> SHORT PROBLEM: Copy out the lines of the records below, and only those lines, from the one with "Continue the OpenSCAD" through the one with "return np.array(out)", exactly as they appear.

----- DATA EXCERPTS

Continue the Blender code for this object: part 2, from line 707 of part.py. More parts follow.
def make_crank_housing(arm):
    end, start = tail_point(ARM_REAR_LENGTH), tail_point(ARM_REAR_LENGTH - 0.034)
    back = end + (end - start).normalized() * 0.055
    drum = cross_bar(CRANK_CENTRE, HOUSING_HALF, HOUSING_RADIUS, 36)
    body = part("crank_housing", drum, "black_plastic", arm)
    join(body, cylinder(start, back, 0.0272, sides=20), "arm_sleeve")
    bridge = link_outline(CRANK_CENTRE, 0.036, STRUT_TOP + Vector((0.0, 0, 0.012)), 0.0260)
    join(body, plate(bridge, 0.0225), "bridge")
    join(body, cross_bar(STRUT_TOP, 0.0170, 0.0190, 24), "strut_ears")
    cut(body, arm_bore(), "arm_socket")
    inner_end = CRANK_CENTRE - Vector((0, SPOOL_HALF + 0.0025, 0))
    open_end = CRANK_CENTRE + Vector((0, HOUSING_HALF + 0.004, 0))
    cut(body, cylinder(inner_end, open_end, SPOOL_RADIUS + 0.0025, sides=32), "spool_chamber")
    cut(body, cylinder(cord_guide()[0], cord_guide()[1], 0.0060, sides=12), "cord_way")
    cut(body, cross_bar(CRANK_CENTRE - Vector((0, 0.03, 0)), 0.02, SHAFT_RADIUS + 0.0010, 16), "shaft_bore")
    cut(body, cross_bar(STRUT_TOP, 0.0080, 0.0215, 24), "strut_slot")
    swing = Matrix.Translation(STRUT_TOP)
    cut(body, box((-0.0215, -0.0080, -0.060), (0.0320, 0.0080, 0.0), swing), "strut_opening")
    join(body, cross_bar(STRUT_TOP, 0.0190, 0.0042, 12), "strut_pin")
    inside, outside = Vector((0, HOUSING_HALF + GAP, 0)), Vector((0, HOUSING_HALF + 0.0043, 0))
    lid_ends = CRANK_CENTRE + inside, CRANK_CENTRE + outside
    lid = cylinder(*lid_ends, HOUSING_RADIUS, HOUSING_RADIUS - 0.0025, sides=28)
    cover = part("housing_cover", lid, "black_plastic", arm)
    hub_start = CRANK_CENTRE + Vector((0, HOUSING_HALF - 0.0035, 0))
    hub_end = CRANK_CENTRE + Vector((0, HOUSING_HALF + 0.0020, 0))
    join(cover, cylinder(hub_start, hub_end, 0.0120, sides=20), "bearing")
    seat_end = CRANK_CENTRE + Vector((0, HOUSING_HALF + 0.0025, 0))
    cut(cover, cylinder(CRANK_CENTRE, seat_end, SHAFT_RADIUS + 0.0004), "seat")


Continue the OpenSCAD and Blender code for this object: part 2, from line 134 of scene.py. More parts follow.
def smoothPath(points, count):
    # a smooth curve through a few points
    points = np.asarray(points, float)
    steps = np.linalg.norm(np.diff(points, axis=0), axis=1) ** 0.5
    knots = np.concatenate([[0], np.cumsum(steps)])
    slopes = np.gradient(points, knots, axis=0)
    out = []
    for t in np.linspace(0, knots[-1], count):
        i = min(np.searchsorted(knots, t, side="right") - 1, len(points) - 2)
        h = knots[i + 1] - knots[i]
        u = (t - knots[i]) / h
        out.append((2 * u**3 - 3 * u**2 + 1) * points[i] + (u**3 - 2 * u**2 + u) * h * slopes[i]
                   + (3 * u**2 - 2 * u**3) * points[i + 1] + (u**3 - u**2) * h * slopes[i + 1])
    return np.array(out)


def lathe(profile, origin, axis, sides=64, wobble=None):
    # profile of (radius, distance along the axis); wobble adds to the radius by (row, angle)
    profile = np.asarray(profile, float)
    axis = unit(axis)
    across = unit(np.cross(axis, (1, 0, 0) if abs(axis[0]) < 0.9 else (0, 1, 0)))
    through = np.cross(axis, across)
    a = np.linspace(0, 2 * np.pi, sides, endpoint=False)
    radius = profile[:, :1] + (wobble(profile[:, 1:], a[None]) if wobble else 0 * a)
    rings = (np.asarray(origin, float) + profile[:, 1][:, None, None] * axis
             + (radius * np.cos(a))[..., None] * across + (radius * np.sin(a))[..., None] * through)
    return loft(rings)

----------
----- DATA EXCERPTS

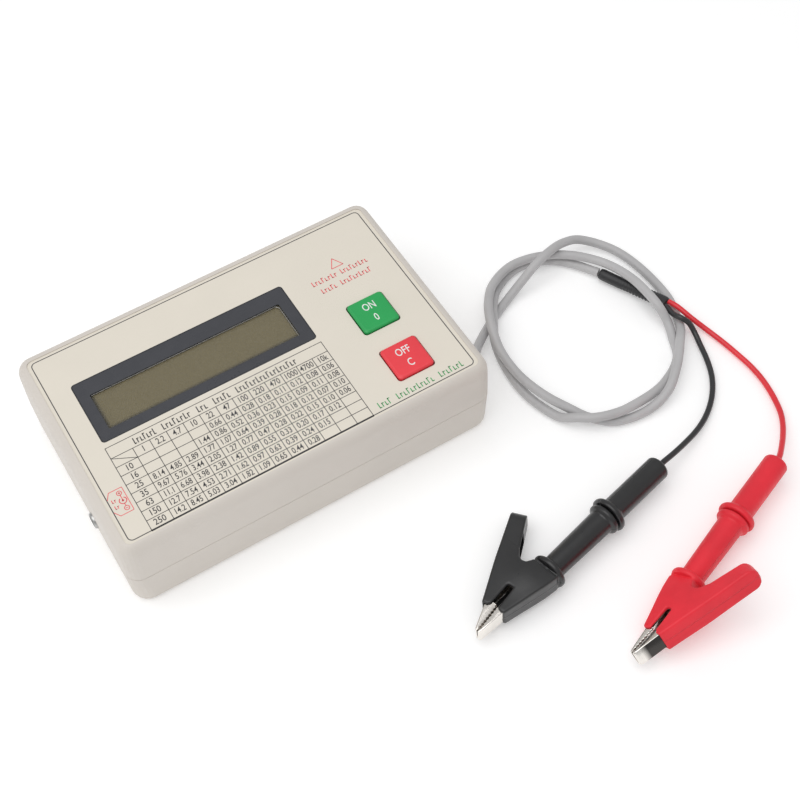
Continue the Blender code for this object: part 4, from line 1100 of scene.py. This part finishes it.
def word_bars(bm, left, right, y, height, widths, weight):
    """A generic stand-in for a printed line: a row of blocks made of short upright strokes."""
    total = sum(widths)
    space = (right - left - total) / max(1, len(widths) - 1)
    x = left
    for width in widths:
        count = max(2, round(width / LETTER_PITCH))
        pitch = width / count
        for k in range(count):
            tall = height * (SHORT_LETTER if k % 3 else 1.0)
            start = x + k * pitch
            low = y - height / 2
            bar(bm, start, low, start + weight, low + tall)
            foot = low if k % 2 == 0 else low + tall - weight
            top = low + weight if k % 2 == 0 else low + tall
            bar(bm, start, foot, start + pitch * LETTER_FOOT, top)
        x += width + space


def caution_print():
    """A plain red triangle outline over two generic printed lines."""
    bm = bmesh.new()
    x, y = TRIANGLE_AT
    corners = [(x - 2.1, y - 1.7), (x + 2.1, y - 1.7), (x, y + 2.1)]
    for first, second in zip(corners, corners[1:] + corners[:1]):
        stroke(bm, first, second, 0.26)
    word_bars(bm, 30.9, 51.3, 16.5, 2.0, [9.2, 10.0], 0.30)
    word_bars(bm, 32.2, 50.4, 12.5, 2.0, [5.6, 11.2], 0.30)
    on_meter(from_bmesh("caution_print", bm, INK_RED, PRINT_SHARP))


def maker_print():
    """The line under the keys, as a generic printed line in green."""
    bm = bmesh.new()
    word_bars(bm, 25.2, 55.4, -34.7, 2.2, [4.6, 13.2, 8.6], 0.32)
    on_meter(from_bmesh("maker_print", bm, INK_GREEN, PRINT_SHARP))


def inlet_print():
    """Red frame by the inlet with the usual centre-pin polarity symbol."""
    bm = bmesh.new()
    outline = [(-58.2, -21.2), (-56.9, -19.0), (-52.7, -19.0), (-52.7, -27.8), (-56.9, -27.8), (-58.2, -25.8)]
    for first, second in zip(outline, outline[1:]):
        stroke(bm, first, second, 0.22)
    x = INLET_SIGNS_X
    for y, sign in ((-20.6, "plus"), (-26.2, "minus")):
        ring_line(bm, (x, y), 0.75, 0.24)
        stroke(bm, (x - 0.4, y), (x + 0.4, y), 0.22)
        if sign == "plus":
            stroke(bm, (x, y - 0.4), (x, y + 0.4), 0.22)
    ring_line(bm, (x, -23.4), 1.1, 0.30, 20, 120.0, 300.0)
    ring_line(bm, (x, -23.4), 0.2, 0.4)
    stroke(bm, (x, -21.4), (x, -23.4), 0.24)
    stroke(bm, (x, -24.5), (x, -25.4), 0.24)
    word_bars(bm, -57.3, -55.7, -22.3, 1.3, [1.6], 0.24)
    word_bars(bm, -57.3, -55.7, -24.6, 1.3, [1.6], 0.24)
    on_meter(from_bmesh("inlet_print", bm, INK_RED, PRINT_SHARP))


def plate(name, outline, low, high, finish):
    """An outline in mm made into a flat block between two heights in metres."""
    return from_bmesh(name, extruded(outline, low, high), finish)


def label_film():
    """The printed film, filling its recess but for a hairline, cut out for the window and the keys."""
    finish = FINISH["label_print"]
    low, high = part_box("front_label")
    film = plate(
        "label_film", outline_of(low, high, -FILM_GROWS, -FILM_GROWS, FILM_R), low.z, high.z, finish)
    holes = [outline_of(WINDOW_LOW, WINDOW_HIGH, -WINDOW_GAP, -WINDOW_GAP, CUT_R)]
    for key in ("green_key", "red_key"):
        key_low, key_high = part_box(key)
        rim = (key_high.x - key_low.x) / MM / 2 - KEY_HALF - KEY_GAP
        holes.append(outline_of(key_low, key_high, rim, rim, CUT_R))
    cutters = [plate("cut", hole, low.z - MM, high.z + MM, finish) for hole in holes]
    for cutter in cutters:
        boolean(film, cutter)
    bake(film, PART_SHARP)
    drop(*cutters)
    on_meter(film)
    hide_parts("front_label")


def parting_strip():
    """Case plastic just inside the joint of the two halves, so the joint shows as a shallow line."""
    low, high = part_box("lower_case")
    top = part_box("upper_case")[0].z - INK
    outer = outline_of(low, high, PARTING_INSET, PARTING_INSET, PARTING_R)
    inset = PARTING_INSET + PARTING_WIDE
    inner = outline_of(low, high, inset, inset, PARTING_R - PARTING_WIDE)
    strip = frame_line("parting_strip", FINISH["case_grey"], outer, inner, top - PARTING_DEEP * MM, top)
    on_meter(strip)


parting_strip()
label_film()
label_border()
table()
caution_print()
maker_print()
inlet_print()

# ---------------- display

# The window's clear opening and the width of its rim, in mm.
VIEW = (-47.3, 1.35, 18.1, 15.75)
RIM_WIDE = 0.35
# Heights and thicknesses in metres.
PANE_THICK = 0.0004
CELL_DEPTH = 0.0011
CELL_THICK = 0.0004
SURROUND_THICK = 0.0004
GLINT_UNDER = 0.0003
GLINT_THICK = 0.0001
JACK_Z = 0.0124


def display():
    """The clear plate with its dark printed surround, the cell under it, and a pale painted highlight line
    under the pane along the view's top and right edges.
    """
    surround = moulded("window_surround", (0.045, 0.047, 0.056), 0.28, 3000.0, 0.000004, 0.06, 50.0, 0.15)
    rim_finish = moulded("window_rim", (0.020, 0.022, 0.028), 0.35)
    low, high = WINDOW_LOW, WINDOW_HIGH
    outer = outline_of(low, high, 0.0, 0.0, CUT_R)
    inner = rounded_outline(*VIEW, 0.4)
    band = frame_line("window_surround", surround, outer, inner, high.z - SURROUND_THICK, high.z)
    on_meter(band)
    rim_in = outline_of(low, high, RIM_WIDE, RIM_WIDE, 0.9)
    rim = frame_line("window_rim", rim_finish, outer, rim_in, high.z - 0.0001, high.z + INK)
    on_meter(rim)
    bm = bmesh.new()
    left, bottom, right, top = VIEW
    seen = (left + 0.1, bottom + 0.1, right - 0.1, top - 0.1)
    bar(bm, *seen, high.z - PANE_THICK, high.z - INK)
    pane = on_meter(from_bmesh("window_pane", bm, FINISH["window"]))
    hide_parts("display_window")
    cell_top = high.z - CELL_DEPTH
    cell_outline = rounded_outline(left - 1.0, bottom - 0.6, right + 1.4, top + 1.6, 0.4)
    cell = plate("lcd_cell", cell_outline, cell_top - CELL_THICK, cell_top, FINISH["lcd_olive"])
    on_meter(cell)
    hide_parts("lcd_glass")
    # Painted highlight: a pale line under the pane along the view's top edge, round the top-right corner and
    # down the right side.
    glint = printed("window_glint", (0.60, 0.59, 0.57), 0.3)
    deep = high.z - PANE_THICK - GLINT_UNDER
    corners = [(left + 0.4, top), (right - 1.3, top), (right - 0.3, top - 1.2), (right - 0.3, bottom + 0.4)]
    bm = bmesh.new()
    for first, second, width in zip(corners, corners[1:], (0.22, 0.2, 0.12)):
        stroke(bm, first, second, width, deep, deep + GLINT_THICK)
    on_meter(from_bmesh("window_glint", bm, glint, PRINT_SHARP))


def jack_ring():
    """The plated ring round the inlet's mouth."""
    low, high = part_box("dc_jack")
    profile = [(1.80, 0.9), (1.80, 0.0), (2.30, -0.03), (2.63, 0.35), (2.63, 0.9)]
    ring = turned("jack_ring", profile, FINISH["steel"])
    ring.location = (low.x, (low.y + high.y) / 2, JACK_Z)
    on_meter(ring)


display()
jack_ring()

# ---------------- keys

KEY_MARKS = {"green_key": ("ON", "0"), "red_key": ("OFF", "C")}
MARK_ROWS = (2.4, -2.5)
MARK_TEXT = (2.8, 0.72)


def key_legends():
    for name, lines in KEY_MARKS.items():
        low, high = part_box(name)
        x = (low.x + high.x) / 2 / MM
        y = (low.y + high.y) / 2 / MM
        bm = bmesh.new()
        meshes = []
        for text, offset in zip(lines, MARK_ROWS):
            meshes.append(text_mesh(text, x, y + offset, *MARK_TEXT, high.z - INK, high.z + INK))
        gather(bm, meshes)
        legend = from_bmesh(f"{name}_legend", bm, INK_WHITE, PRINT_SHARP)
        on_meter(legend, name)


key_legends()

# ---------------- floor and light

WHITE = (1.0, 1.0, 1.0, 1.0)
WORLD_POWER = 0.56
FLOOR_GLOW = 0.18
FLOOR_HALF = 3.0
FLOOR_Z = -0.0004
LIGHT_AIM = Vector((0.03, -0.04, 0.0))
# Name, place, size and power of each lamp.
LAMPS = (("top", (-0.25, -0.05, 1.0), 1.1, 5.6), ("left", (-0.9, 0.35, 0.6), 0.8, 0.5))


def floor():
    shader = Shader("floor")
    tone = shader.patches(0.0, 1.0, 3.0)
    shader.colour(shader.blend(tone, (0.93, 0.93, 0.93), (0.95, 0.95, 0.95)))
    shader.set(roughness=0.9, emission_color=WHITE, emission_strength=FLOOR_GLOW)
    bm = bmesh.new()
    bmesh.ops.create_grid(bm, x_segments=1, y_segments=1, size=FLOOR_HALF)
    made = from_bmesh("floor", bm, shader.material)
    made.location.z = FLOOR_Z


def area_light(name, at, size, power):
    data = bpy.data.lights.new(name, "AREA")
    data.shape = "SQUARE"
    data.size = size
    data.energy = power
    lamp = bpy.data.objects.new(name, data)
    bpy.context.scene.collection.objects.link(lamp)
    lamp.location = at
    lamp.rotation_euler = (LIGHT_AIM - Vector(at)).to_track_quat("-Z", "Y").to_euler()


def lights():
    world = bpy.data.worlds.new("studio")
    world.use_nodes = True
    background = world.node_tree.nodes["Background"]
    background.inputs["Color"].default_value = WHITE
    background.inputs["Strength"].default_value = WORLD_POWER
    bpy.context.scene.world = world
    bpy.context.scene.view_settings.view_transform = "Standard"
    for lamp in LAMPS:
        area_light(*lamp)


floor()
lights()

----------

> SOLVED EXERCISE:
Continue the OpenSCAD and Blender code for this object: part 2, from line 134 of scene.py. More parts follow.
def smoothPath(points, count):
    # a smooth curve through a few points
    points = np.asarray(points, float)
    steps = np.linalg.norm(np.diff(points, axis=0), axis=1) ** 0.5
    knots = np.concatenate([[0], np.cumsum(steps)])
    slopes = np.gradient(points, knots, axis=0)
    out = []
    for t in np.linspace(0, knots[-1], count):
        i = min(np.searchsorted(knots, t, side="right") - 1, len(points) - 2)
        h = knots[i + 1] - knots[i]
        u = (t - knots[i]) / h
        out.append((2 * u**3 - 3 * u**2 + 1) * points[i] + (u**3 - 2 * u**2 + u) * h * slopes[i]
                   + (3 * u**2 - 2 * u**3) * points[i + 1] + (u**3 - u**2) * h * slopes[i + 1])
    return np.array(out)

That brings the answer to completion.